Although I am nearly a year late, please let me now take the time to publicly apologize to Ms. Kathleen Parker, whose guest editorial in the September 30, 2001, USA Today, chastised us atheists for being so silent (and nowhere to be found) in the aftermath of the September 11 terrorist attacks. Expounding on the effects of war, Ms. Parker also asserted, “there are no atheists in foxholes.”

I hope Ms. Parker will accept my belated apology for not being as vocal and as visible as I should have been, but you see, as an active duty Air Force officer, I’ve just returned from a one-year assignment at Prince Sultan Air Base, a base located in a remote part of the Saudi Arabian desert. While she was busy praying to her god, singing her many religious songs, marveling at the ubiquitous “god bless America” signs, and writing an editorial that questions the patriotism of approximately 30 million Americans, I was busy taking part in Operation Enduring Freedom, the war against terrorism. I’m sorry I was unable to come out of my foxhole long enough to make my presence known to her, but I was rather busy defending the very freedoms that she would like to see compromised.

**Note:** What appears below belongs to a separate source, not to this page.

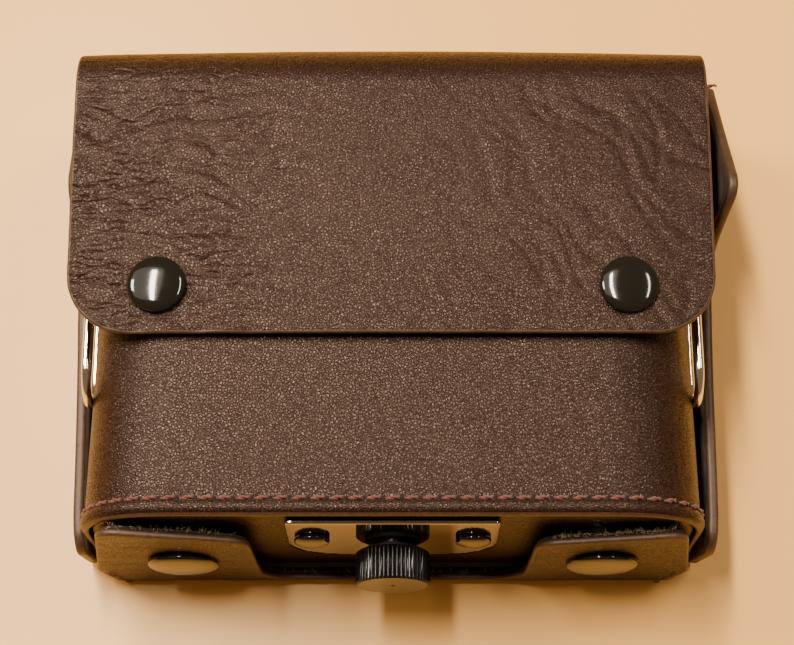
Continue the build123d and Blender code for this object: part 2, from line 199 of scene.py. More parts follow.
def leatherMaterial(name, grainStretch=(1, 1, 1), rise=1.0, creased=False):
    look = leatherLook
    material, tree, shader = newMaterial(name)
    vector = objectCoords(tree, grainStretch)
    bent = warped(tree, vector, 1100.0, 0.0003)
    cell = addNode(tree, "ShaderNodeTexVoronoi", feature="DISTANCE_TO_EDGE")
    cell.inputs["Scale"].default_value = 1.0 / look["grain"]
    tree.links.new(bent, cell.inputs["Vector"])
    pebble = remap(tree, cell.outputs["Distance"], 0.0, 0.26, 0.0, 1.0)
    small = addNode(tree, "ShaderNodeTexVoronoi", feature="DISTANCE_TO_EDGE")
    small.inputs["Scale"].default_value = 1.0 / look["fineGrain"]
    tree.links.new(bent, small.inputs["Vector"])
    fine = remap(tree, small.outputs["Distance"], 0.0, 0.22, 0.0, 1.0)
    tilt = noiseOn(tree, vector, 1500.0, 2.0, 0.6)
    swell = noiseOn(tree, vector, 420.0, 2.0, 0.5)
    height = mathNode(tree, "MULTIPLY_ADD", fine, 0.45, pebble)
    height = mathNode(tree, "MULTIPLY_ADD", tilt, 0.8, height)
    height = mathNode(tree, "MULTIPLY_ADD", swell, 1.9, height)
    if creased:
        height = mathNode(tree, "ADD", height, creaseLayer(tree, 0.1, -12 * mm, -52 * mm, 4.2))
        height = mathNode(tree, "ADD", height, creaseLayer(tree, 1.0, 5 * mm, 60 * mm, 1.3))
    patches = noiseOn(tree, vector, 45.0, 3.0, 0.6)
    crown = mathNode(tree, "MULTIPLY_ADD", fine, 0.3, mathNode(tree, "MULTIPLY", pebble, 0.7))
    # painted shade in the grain valleys, and a painted highlight with real wear on the crests
    colour = ramp(tree, crown, [(0.0, look["valleyShade"]), (0.40, look["top"]), (1.0, look["wornAndGlint"])])
    tint = addNode(tree, "ShaderNodeMixRGB", blend_type="MULTIPLY")
    tint.inputs["Fac"].default_value = 0.6
    tree.links.new(colour, tint.inputs["Color1"])
    shade = ramp(tree, patches, [(0.3, (0.72, 0.70, 0.68)), (0.7, (1.15, 1.1, 1.08))])
    tree.links.new(shade, tint.inputs["Color2"])
    tree.links.new(tint.outputs["Color"], shader.inputs["Base Color"])
    # the crests are polished and the valleys between them stay dull
    dull = remap(tree, crown, 0.2, 0.9, 0.22, 0.0)
    rough = remap(tree, patches, 0.25, 0.75, look["roughness"] - 0.03, look["roughness"] + 0.05)
    tree.links.new(mathNode(tree, "ADD", rough, dull), shader.inputs["Roughness"])
    tree.links.new(remap(tree, crown, 0.1, 0.85, 0.15, look["gloss"]), shader.inputs["Specular IOR Level"])
    shader.inputs["Specular Tint"].default_value = (*look["sheenTint"], 1)
    bump(tree, height, shader, rise, look["grainHeight"])
    return material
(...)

When I joined the military, I took an oath to support and defend the Constitution of the United States. Perhaps Ms. Parker is (or was) unfamiliar with this document, since the entire premise of her article is to “reconcile the legal separation of church and state with the marriage of god and country.” I’m surprised a journalist seems so ignorant of the wording and meaning of the religious clauses found in the First Amendment. The marriage of god and country that she advocates is precisely what our founding fathers wanted to prevent. They understood such a marriage might increase the probability of a theocratic society emerging: something akin to a modern-day Afghanistan or Iran.

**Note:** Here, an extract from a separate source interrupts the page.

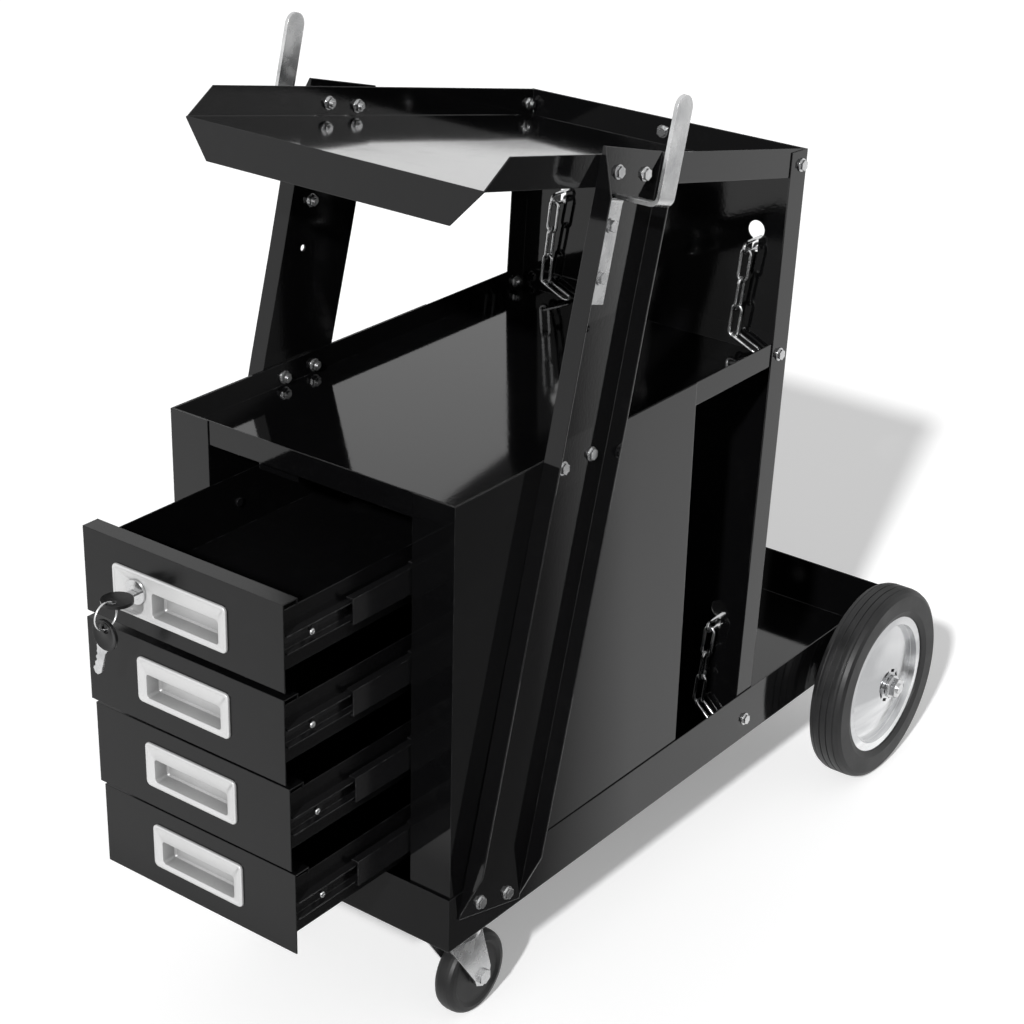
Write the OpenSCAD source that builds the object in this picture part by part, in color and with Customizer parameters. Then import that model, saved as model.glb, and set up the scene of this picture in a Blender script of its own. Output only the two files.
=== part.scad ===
// Welding cart: an open frame of folded sheet metal with three trays, a cabinet of four drawers,
// two fixed wheels behind and two swivel casters in front.
// Millimetres. +Z is up, the drawers open towards -Y, and the gas bottle stands at the +Y end.
// The origin is on the floor, under the middle of the cart as it stands here.

/* [Sheet metal] */
// Thickness of the folded sheets
sheet_t = 1; // [0.8:0.1:1.2]
// Thickness of the slanted legs
leg_t = 1.5; // [1.2:0.1:2]

/* [Base tray] */
// Outside width of the base tray
base_w = 284; // [270:1:300]
// Length of the base tray behind the rear axle
base_tail = 69; // [60:1:80]
// Height of the underside of the base tray above the rear axle
base_rise = 15.5; // [13:0.5:20]
// Height of the base tray's lips
base_lip = 48; // [44:1:52]

/* [Middle shelf] */
// Height of the shelf lips above the underside of the base tray
shelf_rise = 379.5; // [375:0.5:390]
// Height of the shelf's lips above its own floor
shelf_lip = 20; // [17:1:24]

/* [Cabinet] */
// Distance from the front of the base tray to the cabinet's front edge
cabinet_y = 2; // [1.5:0.5:4]
// Depth of the cabinet
cabinet_l = 310; // [302:1:320]
// Width of the cabinet's front stiles
stile_w = 39.5; // [36:0.5:43]
// Width of the turned edges that join the slide panels to the cabinet
panel_edge = 14; // [10:1:18]

/* [Back panel] */
// Lean of the back panel from the vertical, top towards the rear
back_lean = 3; // [2.5:0.25:3.5]
// Distance from the front of the base tray to the foot of the back panel
back_y = 431; // [422:1:440]
// Width of the back panel's turned side edges
back_edge = 23; // [20:1:27]
// Distance between the left and right keyholes
keyhole_span = 201; // [180:1:210]
// Height of the upper keyholes above the underside of the base tray
keyhole_high = 464.5; // [455:0.5:480]
// Height of the lower keyholes above the underside of the base tray
keyhole_low = 112.5; // [105:0.5:125]
// Diameter of a keyhole's round end
keyhole_d = 16; // [14:0.5:18]
// Width of a keyhole's slot
keyhole_slot_w = 6; // [5:0.5:7]
// Length of a keyhole's slot below the centre of its round end
keyhole_slot_l = 19; // [18:0.5:22]

/* [Top tray] */
// Height of the top tray at the rear above the underside of the base tray
top_rise = 541.5; // [535:0.5:550]
// Tilt of the top tray, front edge high
top_tilt = 11.4; // [9:0.2:13]
// Length of the top tray along its slope
top_l = 434; // [425:1:450]
// Height of the top tray's lips above its own floor
top_lip = 24; // [20:1:27]
// How far the front ends of the side lips are cut back
top_lip_cut = 25; // [15:1:35]
// Depth of the front edge that is turned down
top_nose = 28; // [22:1:34]
// How far the ends of the turned-down edge are cut back
top_nose_cut = 25; // [15:1:35]

/* [Legs] */
// Lean of the legs from the vertical, top towards the rear
leg_lean = 15.1; // [14.5:0.1:15.7]
// Width of a leg
leg_w = 80; // [74:1:84]
// Length of a leg
leg_l = 602; // [598:1:606]
// Distance from the front of the base tray to the middle of a leg's foot
leg_y = 49.5; // [47:0.5:52]
// Height of the middle of a leg's foot above the underside of the base tray
leg_rise = 15; // [12:0.5:16.5]
// Depth of a leg's turned edges, measured from the frame
leg_edge = 15; // [12:1:20]
// Length over which the turned edges taper off at both ends of a leg
leg_taper = 40; // [20:1:60]
// Distance of the bolt line behind the middle of a leg
bolt_line = 2; // [0:0.5:4]
// Distance between the two bolts of a pair
bolt_pair = 36; // [30:1:40]

/* [Cable hooks] */
// Width of a hook's flat bar
hook_w = 20; // [16:1:22]
// Thickness of a hook's flat bar
hook_t = 3; // [2:0.5:4]
// Distance from the leg to the outside of the hook's upright
hook_reach = 46; // [40:1:60]
// Length of the hook's upright above its bend
hook_up = 79; // [60:1:95]
// Outside radius of a hook's bends
hook_round = 8; // [5:1:10]
// Distance between a hook's two bolts
hook_pitch = 39; // [36:1:42]
// Distance of the hook's middle line in front of the middle of the leg
hook_line = 17; // [15:0.5:19]

/* [Drawers] */
// Gap between the top drawer's front and the shelf
head_gap = 18.6; // [17.6:0.2:30]
// Gap between neighbouring drawer fronts
front_gap = 5.3; // [4:0.1:5.5]
// Gap between a drawer front and each stile
front_side_gap = 3; // [2:0.5:4]
// Depth of the turned top edge of a drawer front
front_return = 15; // [12:1:18]
// Height of the small lip on the turned top edge
front_lip = 5; // [3:0.5:6]
// Height of a drawer box as a share of its front
box_share = 0.68; // [0.58:0.01:0.72]
// Length of a drawer box
box_l = 272; // [264:1:290]
// Height of the box's floor above the foot of its front, as a share of that front
box_rise_share = 0.18; // [0.15:0.01:0.2]
// How far the first drawer stands open
open_1 = 134; // [0:1:240]
// How far the second drawer stands open
open_2 = 135; // [0:1:240]
// How far the third drawer stands open
open_3 = 131; // [0:1:240]
// How far the fourth drawer stands open
open_4 = 127; // [0:1:240]

/* [Drawer slides] */
// Height of a slide's fixed member
rail_h = 27; // [25:0.5:30]
// Thickness of a slide, from the drawer box to the slide panel
rail_w = 10; // [9.5:0.1:11]
// Thickness of the slide members' sheet
rail_t = 1; // [0.8:0.1:1.1]
// Length of a slide member
rail_l = 250; // [240:1:275]
// Distance from the drawer front to the front end of its slide
rail_set = 4; // [3:0.5:8]
// Travel of a drawer from closed to fully out
travel = 240; // [200:5:240]
// Diameter of the slides' balls
ball_d = 1.9; // [1.7:0.1:2]

/* [Drawer pulls] */
// Width of a drawer pull
pull_w = 92; // [84:1:100]
// Height of a drawer pull as a share of its front
pull_share = 0.54; // [0.48:0.01:0.58]
// How far a pull stands proud of its drawer front
pull_proud = 2; // [1.5:0.25:3]
// Width of the finger pocket
pocket_w = 75; // [64:1:78]
// Width of the first pull's finger pocket
first_pocket_w = 66; // [56:1:68]
// Height of the finger pocket as a share of its pull
pocket_share = 0.54; // [0.46:0.01:0.59]
// Depth of the finger pocket behind the drawer front
pocket_depth = 12; // [9:0.5:14]
// Height of a pull's middle above the foot of its front, as a share of that front
pull_z_share = 0.53; // [0.51:0.01:0.55]
// The same share for the first pull
first_pull_z_share = 0.45; // [0.44:0.01:0.48]
// Width of the part of the first pull that carries the lock
lock_plate_w = 21; // [18:1:26]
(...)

What is tragic about Ms. Parker’s view is that she, as do unfortunately many other Americans, equates god-belief and patriotism as near synonymous qualities. According to their rationale, if you don’t share these “values,” you are not a good American. Even more tragic was her use of this catastrophic loss of life to promote her ideology while also attempting to ridicule her fellow citizens with no superstitious beliefs. Unlike Ms. Parker and her followers who feel you can only be patriotic in a time of crisis by shouting your belief from every rooftop, atheists understand that Robert Ingersoll’s axiom–hands that help are better than lips that pray–is the true patriotic response. But the ultimate tragedy, which Ms. Parker and her fellow believers fail to acknowledge, is that this calamity took place because of, and in the name of, theistic belief, not in spite of it. None of the September 11 terrorists were atheists–all were devoutly religious.

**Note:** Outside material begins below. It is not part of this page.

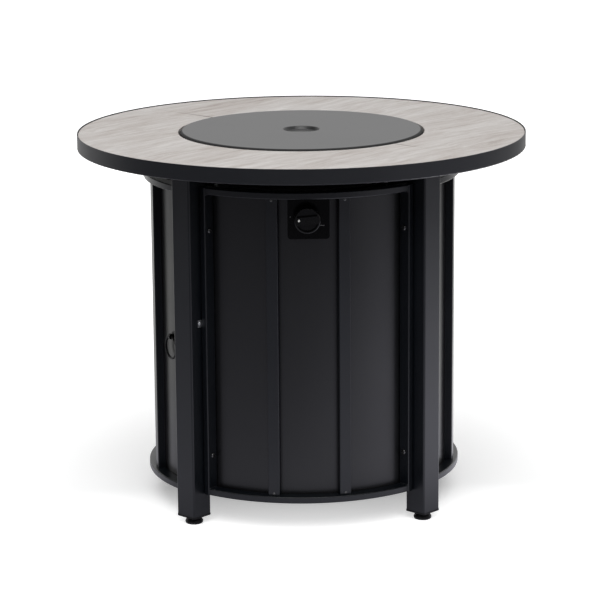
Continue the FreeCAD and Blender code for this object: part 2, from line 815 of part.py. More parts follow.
def make_top_rim():
    """A rolled steel band with an inward hem below and a thin lip round the boards."""
    body = new_body("top_rim")
    inner, hem = S.rim_radius - S.rim_wall, S.rim_radius - S.rim_hem
    profile = new_sketch(body, "along", "rim_profile")
    outline(profile, [
        (hem, rim_bottom),
        (S.rim_radius, rim_bottom, S.rim_round),
        (S.rim_radius, rim_top, S.rim_lip_round),
        (inner, rim_top, S.rim_lip_round),
        (inner, rim_bottom + S.rim_wall, S.rim_round - S.rim_wall),
        (hem, rim_bottom + S.rim_wall),
    ])
    turned(body, "rim", profile)


def make_top_deck():
    """The steel plate under the boards, its edges turned down at the rim and the opening."""
    body = new_body("top_deck")
    outer, inner = S.rim_radius - S.rim_wall, S.deck_opening
    lip, base = S.deck_top - S.deck_lip, S.deck_top - S.deck_thickness
    profile = new_sketch(body, "along", "deck_profile")
    outline(profile, [
        (inner, lip),
        (inner, S.deck_top),
        (outer, S.deck_top),
        (outer, lip),
        (outer - S.deck_thickness, lip),
        (outer - S.deck_thickness, base),
        (inner + S.deck_thickness, base),
        (inner + S.deck_thickness, lip),
    ])
    turned(body, "deck", profile)


def make_support_ring():
    """A rolled square tube under the deck, bolted to the legs' top plates."""
    body = new_body("top_support_ring")
    half, top = S.ring_width / 2, S.deck_top - S.deck_thickness
    section = new_sketch(body, "along", "ring_section")
    box_outline(section, S.leg_radius - half, S.leg_radius + half, plate_top, top)
    box_outline(
        section, S.leg_radius - half + S.ring_wall, S.leg_radius + half - S.ring_wall,
        plate_top + S.ring_wall, top - S.ring_wall)
    turned(body, "ring", section)
    holes = new_sketch(body, "flat", "bolt_holes", S.leg_azimuth, plate_top)
    for side in (-1, 1):
        circle(holes, S.leg_radius, side * S.bolt_spread, S.bolt_radius + S.bolt_fit)
    cut = feature(body, "Pocket", "bolt_hole_cut", holes, S.ring_wall * 2, reverse=True)
    around(body, [cut], "bolt_holes_round", 4)


def make_leg_bolts():
    """Hexagon bolts up through the leg plates into the support ring."""
    body = new_body("leg_bolts")
    heads = new_sketch(body, "flat", "head_outline", S.leg_azimuth, leg_top - S.bolt_head_height)
    shanks = new_sketch(body, "flat", "shank_circles", S.leg_azimuth, leg_top)
    for side in (-1, 1):
        hexagon(heads, S.leg_radius, side * S.bolt_spread, S.bolt_flats)
        circle(shanks, S.leg_radius, side * S.bolt_spread, S.bolt_radius)
    head = feature(body, "Pad", "heads", heads, S.bolt_head_height)
    shank = feature(body, "Pad", "shanks", shanks, S.leg_plate_thickness + S.ring_wall + S.bolt_reach)
    around(body, [head, shank], "bolts_round", 4)


def quarter_ring(sketch, inner, outer, seam):
    """A quarter of a ring about X, its two straight sides drawn in by half a seam."""
    corners = {}
    for radius in (inner, outer):
        run = root(radius * radius - seam * seam / 4)
        reach = run * cosine(S.leg_azimuth) + seam / 2 * sine(S.leg_azimuth)
        rise = run * sine(S.leg_azimuth) - seam / 2 * cosine(S.leg_azimuth)
        corners[radius] = (reach, rise)
    ends = [(V(x.value, -y.value, 0), V(x.value, y.value, 0)) for x, y in corners.values()]
    curves = []
    for radius, (low, high) in zip(corners, ends):
        turn = math.atan2(high.y, high.x)
        curves.append(Part.ArcOfCircle(Part.Circle(V(), UP, radius.value), -turn, turn))
    for side in (0, 1):
        curves.append(Part.LineSegment(ends[0][side], ends[1][side]))
    sketch.addGeometry(curves, False)
    rules = []
    for arc, (radius, (_, rise)) in enumerate(corners.items()):
        rules += [("Coincident", arc, 3, -1, 1), ("Radius", arc, radius)]
        for side, line in ((-1, 2), (1, 3)):
            end = 1 if side < 0 else 2
            rules += [("Coincident", arc, end, line, arc + 1)]
            rules += [("DistanceY", -1, 1, line, arc + 1, rise * side)]
    hold(sketch, rules)


def make_top_board(side, azimuth):
    """One quarter of the wood-look top, its upper edges broken by a small chamfer."""
    body = new_body(f"top_board_{side}", azimuth)
    face = new_sketch(body, "flat", "board_outline", up=S.deck_top)
    outer = S.rim_radius - S.rim_wall - S.board_rim_gap
    quarter_ring(face, S.board_opening, outer, S.board_seam)
    board = feature(body, "Pad", "board", face, S.board_thickness)
    doc.recompute()
    level = board_top.value - S.board_thickness.value / 2
    edges = [f"Edge{i}" for i, edge in enumerate(board.Shape.Edges, start=1) if edge.BoundBox.ZMin > level]
    arris = body.newObject("PartDesign::Chamfer", "arris")
    arris.Base = (board, edges)
    arris.Size = S.board_chamfer.value
    arris.setExpression("Size", S.board_chamfer.text)


def thin_shift(thickness, run, rise):
    """How far a sloped wall's second face lies aside where both faces turn level."""
    slope = run / rise
    return thickness * (root(slope * slope + 1) - slope)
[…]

In over 20 years of military service, I’ve had the great fortune to travel to many spots on the globe and live in several countries. Those of us who have seen firsthand how societies have evolved in different parts of the world have an even greater appreciation for the democratic institutions and principles that have emerged in the United States. Freedom, and not religion, is what makes America so great. In this country, our Founders ensured our freedom was grounded in reason, not faith. Consequently, our form of freedom tolerates all religious beliefs, and yes, Ms. Parker, even nonbelief.

When I returned to the States, I found that Kathleen Parker has her own website. I was amused to see she proudly advertises that she received the 1993 H.L. Mencken Writing Award issued by the Baltimore Sun. According to her website, the judges praised her for “singing another note on the subject of family values and following the traditions of H.L. Mencken in attacking ignorance and stupidity with vividness and originality.”

Readers of Freethought Today will immediately recognize that H.L. Mencken was one of this nation’s strongest voices of reason over faith. In his autobiographical notes, Mencken writes, “religion is fundamentally opposed to everything I hold in veneration–courage, clear thinking, honesty, fairness, and, above all, love of the truth.” Perhaps Ms. Parker should re-attack the ignorance and stupidity expressed in her own editorial with the vividness and originality of H.L. Mencken.